No, it won’t be easy, even if her team estimates she could win with as few as some 4,000 write-in votes.
She’s working on raising money to fund a special-election day ground game and hoping that being a recognizable name and face will help lead her to victory. She had to make a couple calls to local labor organizations as soon as I left on Thursday to firm up more support for her unconventional campaign.
“Everybody and their mother is scheduled to come out on the 21st. We’re knocking on doors even on the freezing, non-global-warming days when (my supporters’) hands are going to fall off,” she said, noting that they’re handing out simplistic “how to write-in a vote” directions.
“We’re going to make sure those things happen," she continued. "I’ve been voting here 30 years, so I understand the legacy of corruption. We intend to have as many eyes on this process as possible.”
Around the time that Honkala told me that she’s “a different kind of candidate,” I mentioned the similarity to the momentum that swept Trump into the White House just months ago. Mobilizing the base. Creating a political environment.
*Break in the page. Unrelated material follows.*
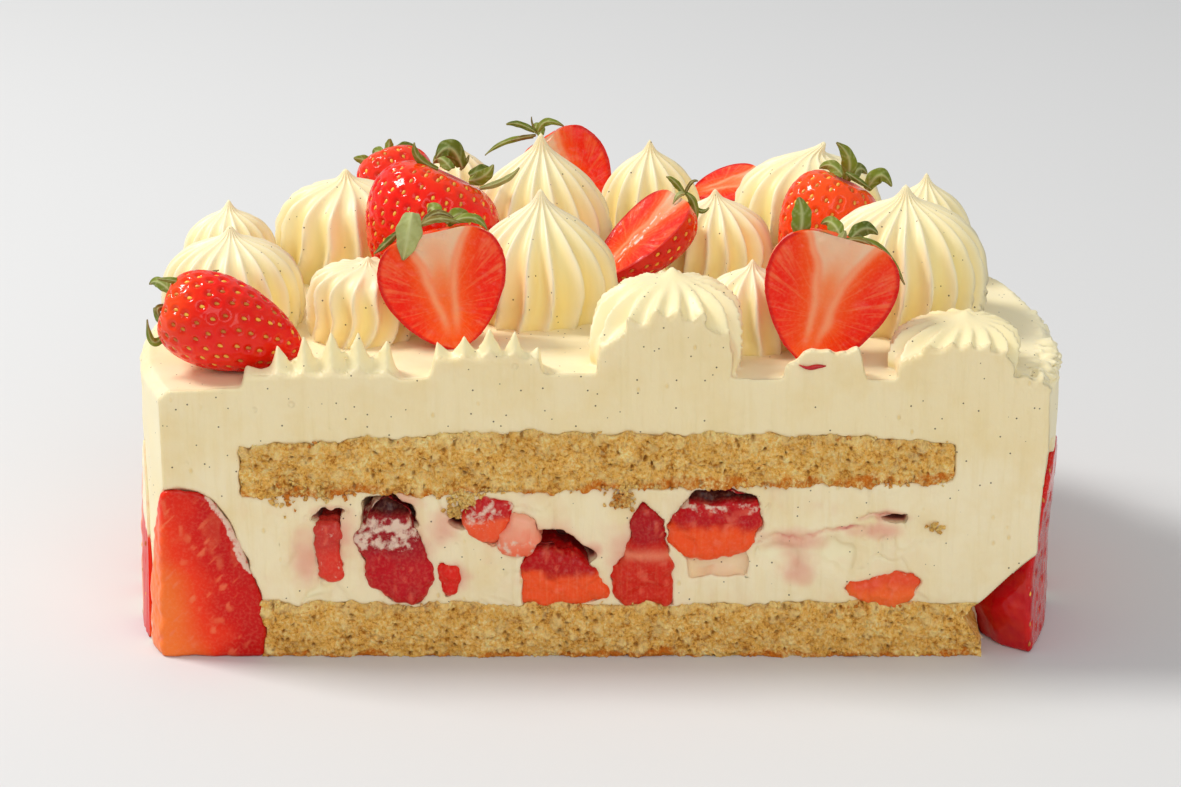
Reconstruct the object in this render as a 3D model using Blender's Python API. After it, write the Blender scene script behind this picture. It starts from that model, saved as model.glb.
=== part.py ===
"""A fraisier: a round strawberry and cream cake, cut straight across in front of its middle.

Metres, +Z up. The cut face looks along -Y, the cake stands on Z = 0, and the origin is at
the middle of its footprint. Lengths below are measured from the cut face (y) and from the
middle of the cake (x), and one empty then moves the whole cake over the origin.
"""
import math

import bmesh
import bpy
from mathutils import Matrix, Vector, noise

# The ring that the cake was set in, and the straight cut
RING_RADIUS = 0.1020
CENTRE_X = 0.0012
CENTRE_Y = 0.0414
DEPTH = CENTRE_Y + RING_RADIUS
CUT_ANGLE = math.asin(CENTRE_Y / RING_RADIUS)
WALL_LEAN = 0.0022
RIM_FLARE = 0.0038
RIM_ROUND = 0.0022

# The middle of the whole footprint, which goes over the origin
MIDDLE_X = 0.0012
MIDDLE_Y = 0.5 * DEPTH - 0.00015

# Heights of the cream's top, which falls off towards the left
TOP_MIDDLE = 0.0640
TOP_LEFT_DROP = 0.0036
TOP_RIGHT_DROP = 0.0010

# Clearance between touching pieces, and how far cutters run past a face
GAP = 0.0003
FOOT_GAP = 0.0004
REACH = 0.004

# Sponge layers: radius, left and right ends at the cut, and heights
SPONGE_RADIUS = 0.0835
SPONGE_TOP_ENDS = (-0.0726, 0.0760)
SPONGE_BOTTOM_ENDS = (-0.0705, 0.0829)
SPONGE_BOTTOM_THICKNESS = 0.0120
SPONGE_TOP_LOW = 0.0389
SPONGE_TOP_HIGH = 0.0479
SPONGE_TOP_ARCH = 0.0026

# Halved berries standing round the wall, the first one cut by the knife
WALL_BERRY_HALF_WIDTH = 0.0158
WALL_BERRY_DEPTH = 0.0172
WALL_BERRY_HEIGHTS = (0.0386, 0.0400, 0.0415, 0.0380, 0.0430, 0.0395, 0.0420,
                      0.0375, 0.0410, 0.0390, 0.0425, 0.0450)
WALL_BERRY_FIRST = math.radians(207.6)
WALL_BERRY_SECOND = math.radians(189.2)
WALL_BERRY_LAST = math.radians(-14.8)
FIRST_BERRY_SIZE = (0.0142, 0.0214)

# How wide a berry is along its height: from its tip to its shoulder
BERRY_PROFILE = ((0.05, 0.24), (0.17, 0.54), (0.34, 0.80), (0.52, 0.96), (0.68, 1.00),
                 (0.83, 0.93), (0.94, 0.70), (1.00, 0.34))
WALL_PROFILE = ((0.00, 0.93, 0.93), (0.16, 1.00, 1.00), (0.38, 0.95, 0.95), (0.58, 0.79, 0.79),
                (0.78, 0.52, 0.52), (0.92, 0.27, 0.27), (1.00, 0.08, 0.08))
FIRST_PROFILE = ((0.00, 0.96, 0.97), (0.16, 1.00, 1.00), (0.38, 0.98, 0.93), (0.58, 0.90, 0.77),
                 (0.78, 0.74, 0.60), (0.92, 0.54, 0.44), (1.00, 0.30, 0.22))
LAST_PROFILE = ((0.00, 0.90, 0.80), (0.18, 1.00, 1.00), (0.38, 0.95, 0.46), (0.58, 0.79, 0.13),
                (0.78, 0.52, 0.07), (0.92, 0.27, 0.05), (1.00, 0.08, 0.03))

# How wide a piped kiss is along its height, and how deep its flutes are there
KISS_PROFILE = ((0.00, 0.90, 0.13), (0.11, 0.98, 0.16), (0.27, 1.00, 0.17), (0.48, 0.84, 0.18),
                (0.73, 0.43, 0.18), (0.89, 0.15, 0.12))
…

She said that wasn’t too far from the truth, but her response included a number of caveats.
She said she plans to live up to campaign promises including “the day after I’m elected, I will drive around – starting with the woman sleeping in the park across the street from my house – picking people up and getting them housing.
“Either we figure out how to get the city to take every woman and child off the street into shelters," she said, "or I’ll set up extra rooms in my district office or in Harrisburg for them.”
Then, she spun my Trump analogy.
“Here’s my analysis: The people wanted Bernie (Sanders). They didn’t want Hillary, and (the Democratic Party) shoved Hillary down people’s throats, so they got Trump,” she said. “I’m praying because I think the people want Cheri, the party wants whoever, and they could lose by getting a Republican in the district.
“I think that people are finally catching on to this idea that it’s time for something radically different. I’m encouraged by it.”